• [Task instructions]: Please output exactly the lines of the material from the first through the line containing "and shades nothing", and nothing more.

• [Dataset excerpt]:
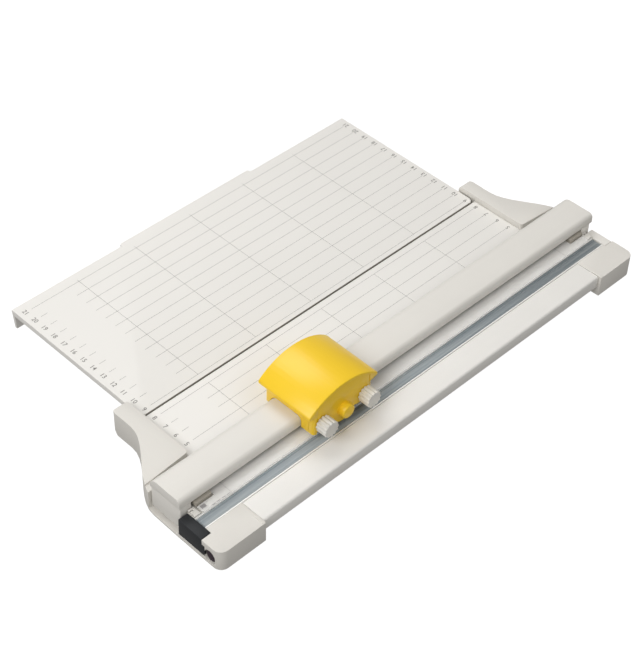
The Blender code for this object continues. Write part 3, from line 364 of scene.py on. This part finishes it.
def dress_nodes():
    """Gives every node of the frame its look, and rounds its sharp edges."""
    for part in frame["record"]["subparts"]:
        node = frame["nodes"][part["node"]]
        node.data.materials.clear()
        node.data.materials.append(NODE_LOOKS.get(node.name, LOOKS[part["material_slot"]]))
        weld = node.modifiers.new("weld", "WELD")
        weld.merge_threshold = WELD_DISTANCE
        flatten = node.modifiers.new("flatten", "DECIMATE")
        flatten.decimate_type = "DISSOLVE"
        flatten.angle_limit = radians(FLAT_ANGLE)
        width = ROUNDING.get(node.name)
        if width:
            rounding = node.modifiers.new("rounding", "BEVEL")
            rounding.width = width
            rounding.segments = 3
            rounding.limit_method = "ANGLE"
            rounding.angle_limit = radians(SHARP_ANGLE)
        smooth(node)
    frame["nodes"]["paper_clamp_strip"].visible_shadow = False      # it is clear, and shades nothing


def smooth(node):
    """Shades a node smooth, with its sharp edges kept."""
    for polygon in node.data.polygons:
        polygon.use_smooth = True
    node.data.set_sharp_from_angle(angle=radians(SMOOTH_ANGLE))


# Each spring's joint, the axis it is pressed along, and its end that stays put: 0 is the low one.
PRESSED_SPRINGS = {
    "rail_spring_front": ("rail_press", (0, 0, 1), 0),
    "rail_spring_rear": ("rail_press", (0, 0, 1), 0),
    "lock_spring": ("lock_press", (0, 1, 0), 1),
}


def springs():
    """Copies of the coils as meshes of their own, riding on the base, in place of the rigid ones."""
    graph = bpy.context.evaluated_depsgraph_get()
    for name, (joint, axis, fixed_end) in PRESSED_SPRINGS.items():
        mesh = bpy.data.meshes.new_from_object(frame["nodes"][name].evaluated_get(graph))
        coil = bpy.data.objects.new(name + "_coil", mesh)
        bpy.context.scene.collection.objects.link(coil)
        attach(coil, "base")
        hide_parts(name)
        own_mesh(coil)


# The printed ruler --------------------------------------------------------------------------------
INK_THICKNESS = 0.03 * MM
LINE_WIDTH = 0.19 * MM
CM = 10 * MM
DIGIT_HEIGHT = 0.70                          # of a font of size 1
NUMBER_HEIGHT = 3.3 * MM
NUMBER_BOLD = 0.03 * MM
NUMBER_EDGE = {-1: 3.9 * MM, 1: 3.1 * MM}    # to a number's foot from the bed's front and rear edge
LINE_FRONT = -BED_HALF + 10.3 * MM
LINE_REAR = -BED_HALF + 301.1 * MM
BROKEN_LINES = (6, 7, *range(10, 21))        # these stop after a tick, and go on behind a blank
TICK = 5.5 * MM
BLANK_END = LINE_FRONT + 30 * MM
CROSS_LINES = 5
CROSS_PITCH = 5 * CM

# The marks on the clear strip. Across is from its right edge, and along is from its front end.
SQUARE_ACROSS = (4.9 * MM, 2.3 * MM)
SQUARE_ALONG = (0.9 * MM, 4.6 * MM)
# The dashes are painted shade: dark marks for the shaded slits along the strip's edge.
DASHES = 4
DASH_ACROSS = (0.9 * MM, 0.4 * MM)
DASH_START = 7 * MM
DASH_LENGTH = 2.6 * MM
DASH_PITCH = 4 * MM
END_LINES = (-BED_HALF - 2.5 * MM, BED_HALF - 1.0 * MM)
END_LINE_WIDTH = 0.25 * MM
END_LINE_INSET = 1 * MM


def line_box(bm, x, y, z):
    """A thin raised line between two corners."""
    made = bmesh.ops.create_cube(bm, size=1.0)
    size = Vector((x[1] - x[0], y[1] - y[0], INK_THICKNESS))
    middle = Vector((sum(x) / 2, sum(y) / 2, z + INK_THICKNESS / 2))
    bmesh.ops.scale(bm, vec=size, verts=made["verts"])
    bmesh.ops.translate(bm, vec=middle, verts=made["verts"])


def number_mesh(number, place, turned):
    """The number as a flat mesh, its foot centred at place."""
    curve = bpy.data.curves.new("number", "FONT")
    curve.body = str(number)
    curve.align_x = "CENTER"
    curve.size = NUMBER_HEIGHT / DIGIT_HEIGHT
    curve.extrude = INK_THICKNESS / 2
    curve.offset = NUMBER_BOLD
    curve.resolution_u = 3
    text = bpy.data.objects.new("number", curve)
    bpy.context.scene.collection.objects.link(text)
    mesh = bpy.data.meshes.new_from_object(text.evaluated_get(bpy.context.evaluated_depsgraph_get()))
    bpy.data.objects.remove(text)
    turn = Matrix.Rotation(pi if turned else 0, 4, "Z")
    mesh.transform(Matrix.Translation(place) @ turn)
    return mesh


def piece_from(bm, name, look, body):
    """Makes a bmesh a piece that rides on a body."""
    mesh = bpy.data.meshes.new(name)
    bm.to_mesh(mesh)
    bm.free()
    mesh.materials.append(look)
    piece = bpy.data.objects.new(name, mesh)
    bpy.context.scene.collection.objects.link(piece)
    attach(piece, body)


def strip_marks():
    """The grey square on the clear strip's front end, the dashes along its edge in painted shade, and
    its end lines.
    """
    low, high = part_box("paper_clamp_strip")
    square = bmesh.new()
    across = [high.x - edge for edge in SQUARE_ACROSS]
    line_box(square, across, [low.y + edge for edge in SQUARE_ALONG], high.z)
    piece_from(square, "strip_square", FAINT, "rail")
    # Painted shade: the dashes stand for shaded slits along the strip's edge.
    dashes = bmesh.new()
    across = [high.x - edge for edge in DASH_ACROSS]
    for step in range(DASHES):
        start = low.y + DASH_START + step * DASH_PITCH
        line_box(dashes, across, (start, start + DASH_LENGTH), high.z)
    for y in END_LINES:
        line_box(dashes, (low.x + END_LINE_INSET, across[1]), (y, y + END_LINE_WIDTH), high.z)
    piece_from(dashes, "strip_dashes", FAINT, "rail")


def printing(name, body, first, last, left, right):
    """One surface's ruled lines and numbers, first down to last, and its cross lines, left to right."""
    bm = bmesh.new()
    z = TABLE_TOP
    for number in range(last, first + 1):
        x = CUT_X - number * CM
        across = (x - LINE_WIDTH / 2, x + LINE_WIDTH / 2)
        if number in BROKEN_LINES:
            line_box(bm, across, (LINE_FRONT, LINE_FRONT + TICK), z)
            line_box(bm, across, (BLANK_END, LINE_REAR), z)
        else:
            line_box(bm, across, (LINE_FRONT, LINE_REAR), z)
    for step in range(1, CROSS_LINES + 1):
        y = -BED_HALF + step * CROSS_PITCH
        line_box(bm, (left, right), (y - LINE_WIDTH / 2, y + LINE_WIDTH / 2), z)
    for number in range(last, first + 1):
        x = CUT_X - number * CM
        for side, edge in NUMBER_EDGE.items():
            place = Vector((x, side * (BED_HALF - edge), z + INK_THICKNESS / 2))
            bm.from_mesh(number_mesh(number, place, side > 0))
    piece_from(bm, name, INK, body)


# Studio -------------------------------------------------------------------------------------------
CAMERA_TURN = (44.28, 43.92, 1.81)           # azimuth, elevation and roll, in degrees
CAMERA_PLACE = (0.5964, -0.6004, 0.7980)
LENS = 93.84
LIGHT_SIZE = 5.4
LIGHT_DISTANCE = 9
WORLD_LIGHT = 0.31
FLOOR_SIZE = 12


def camera():
    """The camera of the main view."""
    azimuth, elevation, roll = (radians(angle) for angle in CAMERA_TURN)
    back = Vector((sin(azimuth) * cos(elevation), -cos(azimuth) * cos(elevation), sin(elevation)))
    level = Vector((cos(azimuth), sin(azimuth), 0))
    upright = back.cross(level)
    right = level * cos(roll) + upright * sin(roll)
    up = upright * cos(roll) - level * sin(roll)
    data = bpy.data.cameras.new("camera")
    data.lens = LENS
    data.sensor_width = 36
    data.clip_end = 20
    made = bpy.data.objects.new("camera", data)
    bpy.context.scene.collection.objects.link(made)
    turn = Matrix((right, up, back)).transposed().to_4x4()
    made.matrix_world = Matrix.Translation(Vector(CAMERA_PLACE)) @ turn
    bpy.context.scene.camera = made


def area_light(name, direction, power):
    """A large soft square panel, far enough away to light the whole object evenly."""
    data = bpy.data.lights.new(name, "AREA")
    data.shape = "SQUARE"
    data.size = LIGHT_SIZE
    data.energy = power
    made = bpy.data.objects.new(name, data)
    bpy.context.scene.collection.objects.link(made)
    made.location = Vector(direction).normalized() * LIGHT_DISTANCE
    made.rotation_mode = "QUATERNION"
    made.rotation_quaternion = Vector(direction).to_track_quat("Z", "Y")


def soft_world():
    """Even light from all round, and a white backdrop where the camera sees past the floor."""
    world = bpy.data.worlds.new("world")
    bpy.context.scene.world = world
    world.use_nodes = True
    nodes, links = world.node_tree.nodes, world.node_tree.links
    light = nodes["Background"]
    light.inputs["Color"].default_value = (1.0, 0.99, 0.975, 1)
    light.inputs["Strength"].default_value = WORLD_LIGHT
    backdrop = nodes.new("ShaderNodeBackground")
    backdrop.inputs["Color"].default_value = (1, 1, 1, 1)
    seen = nodes.new("ShaderNodeMixShader")
    links.new(nodes.new("ShaderNodeLightPath").outputs["Is Camera Ray"], seen.inputs["Fac"])
    links.new(light.outputs["Background"], seen.inputs[1])
    links.new(backdrop.outputs["Background"], seen.inputs[2])
    links.new(seen.outputs["Shader"], nodes["World Output"].inputs["Surface"])


def studio():
    """The lights, and a white floor that takes the object's shadow."""
    soft_world()
    area_light("key", (-0.60, 0.15, 0.80), 290)
    area_light("front", (0.0, -0.85, 0.80), 395)
    area_light("right", (0.75, 0.10, 0.85), 120)
    bm = bmesh.new()
    bmesh.ops.create_grid(bm, x_segments=1, y_segments=1, size=FLOOR_SIZE)
    mesh = bpy.data.meshes.new("floor")
    bm.to_mesh(mesh)
    bm.free()
    floor = bpy.data.objects.new("floor", mesh)
    bpy.context.scene.collection.objects.link(floor)
    floor.location.z = -0.2 * MM
    floor.visible_diffuse = False
    floor.visible_glossy = False
    paper = Nodes("floor_look")
    paper.set(Roughness=0.9, Emission_Color=(1, 1, 1, 1), Emission_Strength=1.0)
    tone = paper.blend(paper.noise(400 * MM), (0.07, 0.07, 0.07), (0.09, 0.09, 0.09))
    mesh.materials.append(paper.finish(tone))
    bpy.context.scene.view_settings.view_transform = "Standard"


dress_nodes()
printing("printed_extension", "extension", 21, 9, CUT_X - 212 * MM, CUT_X - 90 * MM)
printing("printed_table", "base", 8, 5, CUT_X - 80 * MM, CUT_X - 38 * MM)
strip_marks()
springs()
camera()
studio()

• [Response to the exercise]:
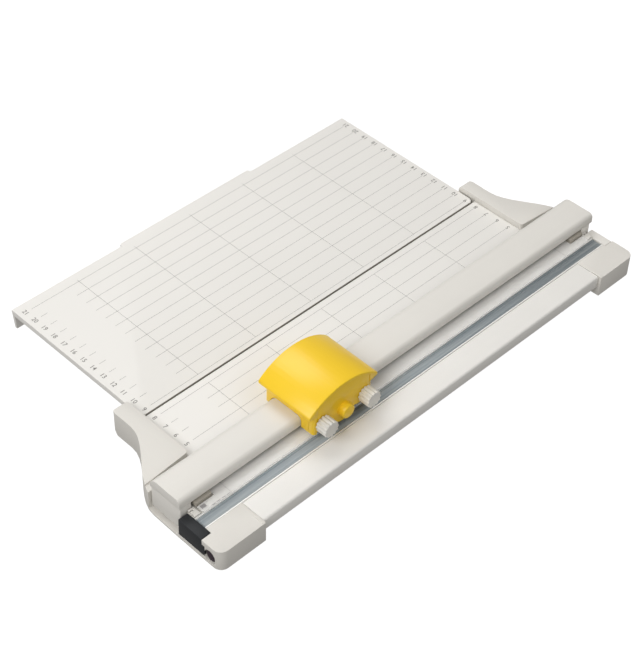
The Blender code for this object continues. Write part 3, from line 364 of scene.py on. This part finishes it.
def dress_nodes():
    """Gives every node of the frame its look, and rounds its sharp edges."""
    for part in frame["record"]["subparts"]:
        node = frame["nodes"][part["node"]]
        node.data.materials.clear()
        node.data.materials.append(NODE_LOOKS.get(node.name, LOOKS[part["material_slot"]]))
        weld = node.modifiers.new("weld", "WELD")
        weld.merge_threshold = WELD_DISTANCE
        flatten = node.modifiers.new("flatten", "DECIMATE")
        flatten.decimate_type = "DISSOLVE"
        flatten.angle_limit = radians(FLAT_ANGLE)
        width = ROUNDING.get(node.name)
        if width:
            rounding = node.modifiers.new("rounding", "BEVEL")
            rounding.width = width
            rounding.segments = 3
            rounding.limit_method = "ANGLE"
            rounding.angle_limit = radians(SHARP_ANGLE)
        smooth(node)
    frame["nodes"]["paper_clamp_strip"].visible_shadow = False      # it is clear, and shades nothing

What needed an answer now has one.